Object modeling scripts

=======

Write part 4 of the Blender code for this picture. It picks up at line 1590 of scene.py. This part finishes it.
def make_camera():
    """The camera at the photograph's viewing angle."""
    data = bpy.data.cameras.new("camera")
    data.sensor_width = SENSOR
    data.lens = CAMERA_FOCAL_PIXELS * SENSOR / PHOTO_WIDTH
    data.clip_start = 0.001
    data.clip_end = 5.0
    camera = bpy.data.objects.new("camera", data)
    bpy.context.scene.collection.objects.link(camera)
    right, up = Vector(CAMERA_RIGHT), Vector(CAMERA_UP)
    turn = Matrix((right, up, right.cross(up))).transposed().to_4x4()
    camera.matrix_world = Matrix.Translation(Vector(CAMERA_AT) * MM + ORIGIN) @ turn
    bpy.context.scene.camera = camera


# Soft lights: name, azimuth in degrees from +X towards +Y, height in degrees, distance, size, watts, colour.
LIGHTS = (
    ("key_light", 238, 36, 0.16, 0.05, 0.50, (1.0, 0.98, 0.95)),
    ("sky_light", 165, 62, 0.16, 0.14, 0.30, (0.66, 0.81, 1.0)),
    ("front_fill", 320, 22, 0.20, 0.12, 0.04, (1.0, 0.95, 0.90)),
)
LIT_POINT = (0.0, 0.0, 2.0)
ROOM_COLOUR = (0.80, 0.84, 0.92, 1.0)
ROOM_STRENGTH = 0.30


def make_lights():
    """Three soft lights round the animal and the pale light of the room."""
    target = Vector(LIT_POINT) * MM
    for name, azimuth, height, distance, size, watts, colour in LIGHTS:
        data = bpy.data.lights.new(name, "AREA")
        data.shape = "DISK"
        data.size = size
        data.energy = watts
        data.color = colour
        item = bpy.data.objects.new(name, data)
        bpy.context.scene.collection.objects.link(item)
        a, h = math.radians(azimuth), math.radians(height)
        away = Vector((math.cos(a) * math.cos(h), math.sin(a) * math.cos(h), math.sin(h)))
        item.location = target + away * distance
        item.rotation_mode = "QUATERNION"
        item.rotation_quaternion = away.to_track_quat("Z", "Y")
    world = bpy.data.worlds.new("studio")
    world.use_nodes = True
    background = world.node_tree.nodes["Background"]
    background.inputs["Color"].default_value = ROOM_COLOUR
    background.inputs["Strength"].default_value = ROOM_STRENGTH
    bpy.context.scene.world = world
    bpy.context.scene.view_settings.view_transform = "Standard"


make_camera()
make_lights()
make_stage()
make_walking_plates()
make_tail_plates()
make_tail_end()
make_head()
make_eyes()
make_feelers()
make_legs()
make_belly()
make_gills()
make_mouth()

=======

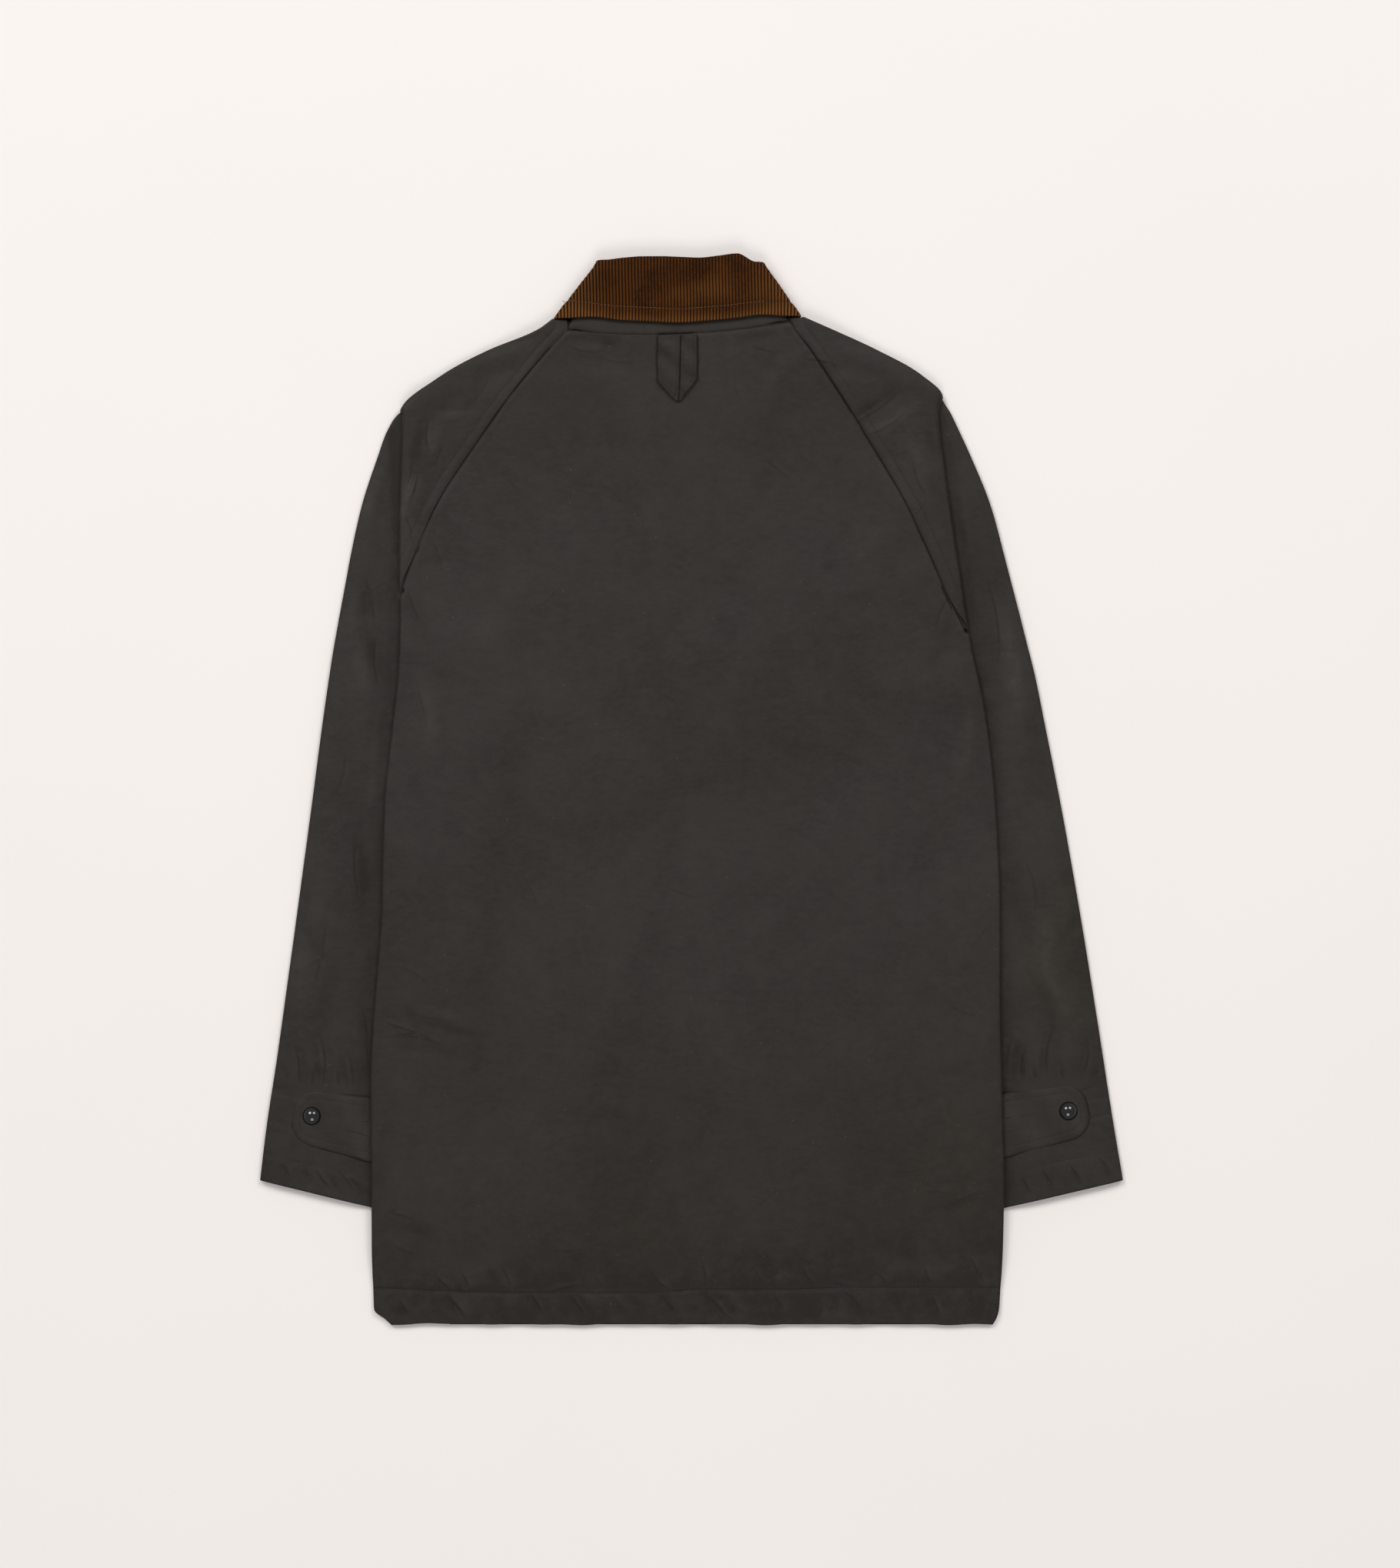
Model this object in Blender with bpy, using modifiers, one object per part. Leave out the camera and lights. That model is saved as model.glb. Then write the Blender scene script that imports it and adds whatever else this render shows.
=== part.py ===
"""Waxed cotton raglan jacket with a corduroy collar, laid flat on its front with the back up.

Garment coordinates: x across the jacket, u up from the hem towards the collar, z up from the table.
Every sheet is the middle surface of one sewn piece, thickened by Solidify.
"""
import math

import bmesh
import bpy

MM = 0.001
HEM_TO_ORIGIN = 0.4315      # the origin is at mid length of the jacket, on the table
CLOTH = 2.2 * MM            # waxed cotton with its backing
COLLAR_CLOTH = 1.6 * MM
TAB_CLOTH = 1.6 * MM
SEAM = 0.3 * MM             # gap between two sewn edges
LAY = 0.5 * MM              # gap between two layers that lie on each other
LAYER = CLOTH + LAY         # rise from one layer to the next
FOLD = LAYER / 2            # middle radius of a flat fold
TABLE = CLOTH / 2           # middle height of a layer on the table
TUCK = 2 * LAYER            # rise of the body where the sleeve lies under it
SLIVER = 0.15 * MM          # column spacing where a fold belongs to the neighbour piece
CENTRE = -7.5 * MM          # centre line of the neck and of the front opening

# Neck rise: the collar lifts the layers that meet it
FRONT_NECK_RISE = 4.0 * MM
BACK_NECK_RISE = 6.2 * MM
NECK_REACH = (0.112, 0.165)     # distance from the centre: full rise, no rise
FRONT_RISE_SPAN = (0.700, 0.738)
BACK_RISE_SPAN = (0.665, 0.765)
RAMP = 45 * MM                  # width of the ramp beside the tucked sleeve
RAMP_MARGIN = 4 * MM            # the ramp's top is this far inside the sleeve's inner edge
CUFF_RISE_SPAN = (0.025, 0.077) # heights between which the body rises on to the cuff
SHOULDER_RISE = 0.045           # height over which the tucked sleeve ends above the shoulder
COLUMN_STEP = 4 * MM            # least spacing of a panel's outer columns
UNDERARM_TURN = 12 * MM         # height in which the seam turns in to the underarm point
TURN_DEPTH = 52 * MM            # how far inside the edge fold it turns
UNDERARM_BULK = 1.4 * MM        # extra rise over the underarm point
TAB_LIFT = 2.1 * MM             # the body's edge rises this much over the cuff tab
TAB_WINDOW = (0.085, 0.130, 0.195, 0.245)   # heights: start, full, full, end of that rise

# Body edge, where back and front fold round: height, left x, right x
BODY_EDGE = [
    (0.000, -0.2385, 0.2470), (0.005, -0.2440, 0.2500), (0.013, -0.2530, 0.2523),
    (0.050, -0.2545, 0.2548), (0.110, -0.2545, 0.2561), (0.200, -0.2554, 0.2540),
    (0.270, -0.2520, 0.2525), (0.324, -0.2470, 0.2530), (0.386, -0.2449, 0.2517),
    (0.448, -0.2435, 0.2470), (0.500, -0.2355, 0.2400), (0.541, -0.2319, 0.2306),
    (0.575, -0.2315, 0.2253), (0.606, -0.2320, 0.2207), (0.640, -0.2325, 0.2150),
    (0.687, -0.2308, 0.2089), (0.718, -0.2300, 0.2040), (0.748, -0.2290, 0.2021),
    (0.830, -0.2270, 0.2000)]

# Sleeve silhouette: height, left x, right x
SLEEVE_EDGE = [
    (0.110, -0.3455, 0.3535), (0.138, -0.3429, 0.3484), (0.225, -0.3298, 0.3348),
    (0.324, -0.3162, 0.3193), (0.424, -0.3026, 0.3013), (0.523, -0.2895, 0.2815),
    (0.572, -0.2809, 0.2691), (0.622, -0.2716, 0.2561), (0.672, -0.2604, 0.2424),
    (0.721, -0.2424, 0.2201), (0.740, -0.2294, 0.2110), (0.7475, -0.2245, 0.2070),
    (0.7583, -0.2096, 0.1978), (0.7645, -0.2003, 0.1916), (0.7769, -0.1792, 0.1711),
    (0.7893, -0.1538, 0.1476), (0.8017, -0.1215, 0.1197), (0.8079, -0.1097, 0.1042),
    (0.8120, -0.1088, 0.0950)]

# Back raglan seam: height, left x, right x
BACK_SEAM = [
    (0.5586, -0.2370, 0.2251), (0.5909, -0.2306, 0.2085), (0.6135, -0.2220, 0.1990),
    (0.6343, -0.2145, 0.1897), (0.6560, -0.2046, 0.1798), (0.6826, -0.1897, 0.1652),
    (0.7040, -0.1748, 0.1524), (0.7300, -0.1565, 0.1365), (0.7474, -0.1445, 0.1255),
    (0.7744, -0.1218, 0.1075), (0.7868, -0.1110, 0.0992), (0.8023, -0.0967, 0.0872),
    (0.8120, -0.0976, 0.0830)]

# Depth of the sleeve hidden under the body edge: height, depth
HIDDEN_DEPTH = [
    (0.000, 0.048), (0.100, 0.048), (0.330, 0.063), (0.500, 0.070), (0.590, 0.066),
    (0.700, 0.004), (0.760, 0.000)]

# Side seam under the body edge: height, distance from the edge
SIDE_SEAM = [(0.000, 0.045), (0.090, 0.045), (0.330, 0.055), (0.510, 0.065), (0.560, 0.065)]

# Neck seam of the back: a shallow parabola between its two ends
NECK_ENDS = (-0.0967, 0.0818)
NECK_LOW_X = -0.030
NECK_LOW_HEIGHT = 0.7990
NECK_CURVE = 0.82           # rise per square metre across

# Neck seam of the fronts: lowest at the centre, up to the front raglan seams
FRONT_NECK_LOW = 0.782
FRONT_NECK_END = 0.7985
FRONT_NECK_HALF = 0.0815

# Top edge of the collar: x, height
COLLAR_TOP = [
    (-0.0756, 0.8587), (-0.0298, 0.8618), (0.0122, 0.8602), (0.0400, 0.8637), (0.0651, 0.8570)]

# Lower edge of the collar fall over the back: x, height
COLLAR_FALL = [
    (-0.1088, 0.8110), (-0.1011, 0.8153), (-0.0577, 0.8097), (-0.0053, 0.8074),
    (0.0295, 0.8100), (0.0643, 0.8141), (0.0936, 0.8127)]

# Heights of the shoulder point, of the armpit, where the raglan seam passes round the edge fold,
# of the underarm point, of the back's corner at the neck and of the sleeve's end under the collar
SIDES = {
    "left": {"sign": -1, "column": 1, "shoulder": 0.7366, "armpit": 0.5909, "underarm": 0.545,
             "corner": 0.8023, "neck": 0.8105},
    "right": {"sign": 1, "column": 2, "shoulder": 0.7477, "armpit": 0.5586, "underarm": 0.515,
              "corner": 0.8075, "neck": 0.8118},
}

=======

## Exercise requirements
Would you quote everything above from the line containing "Model this object" down to the line containing "CENTRE = -7.5"? Include both of those lines and nothing else.

## Answer to the exercise
Model this object in Blender with bpy, using modifiers, one object per part. Leave out the camera and lights. That model is saved as model.glb. Then write the Blender scene script that imports it and adds whatever else this render shows.
=== part.py ===
"""Waxed cotton raglan jacket with a corduroy collar, laid flat on its front with the back up.

Garment coordinates: x across the jacket, u up from the hem towards the collar, z up from the table.
Every sheet is the middle surface of one sewn piece, thickened by Solidify.
"""
import math

import bmesh
import bpy

MM = 0.001
HEM_TO_ORIGIN = 0.4315      # the origin is at mid length of the jacket, on the table
CLOTH = 2.2 * MM            # waxed cotton with its backing
COLLAR_CLOTH = 1.6 * MM
TAB_CLOTH = 1.6 * MM
SEAM = 0.3 * MM             # gap between two sewn edges
LAY = 0.5 * MM              # gap between two layers that lie on each other
LAYER = CLOTH + LAY         # rise from one layer to the next
FOLD = LAYER / 2            # middle radius of a flat fold
TABLE = CLOTH / 2           # middle height of a layer on the table
TUCK = 2 * LAYER            # rise of the body where the sleeve lies under it
SLIVER = 0.15 * MM          # column spacing where a fold belongs to the neighbour piece
CENTRE = -7.5 * MM          # centre line of the neck and of the front opening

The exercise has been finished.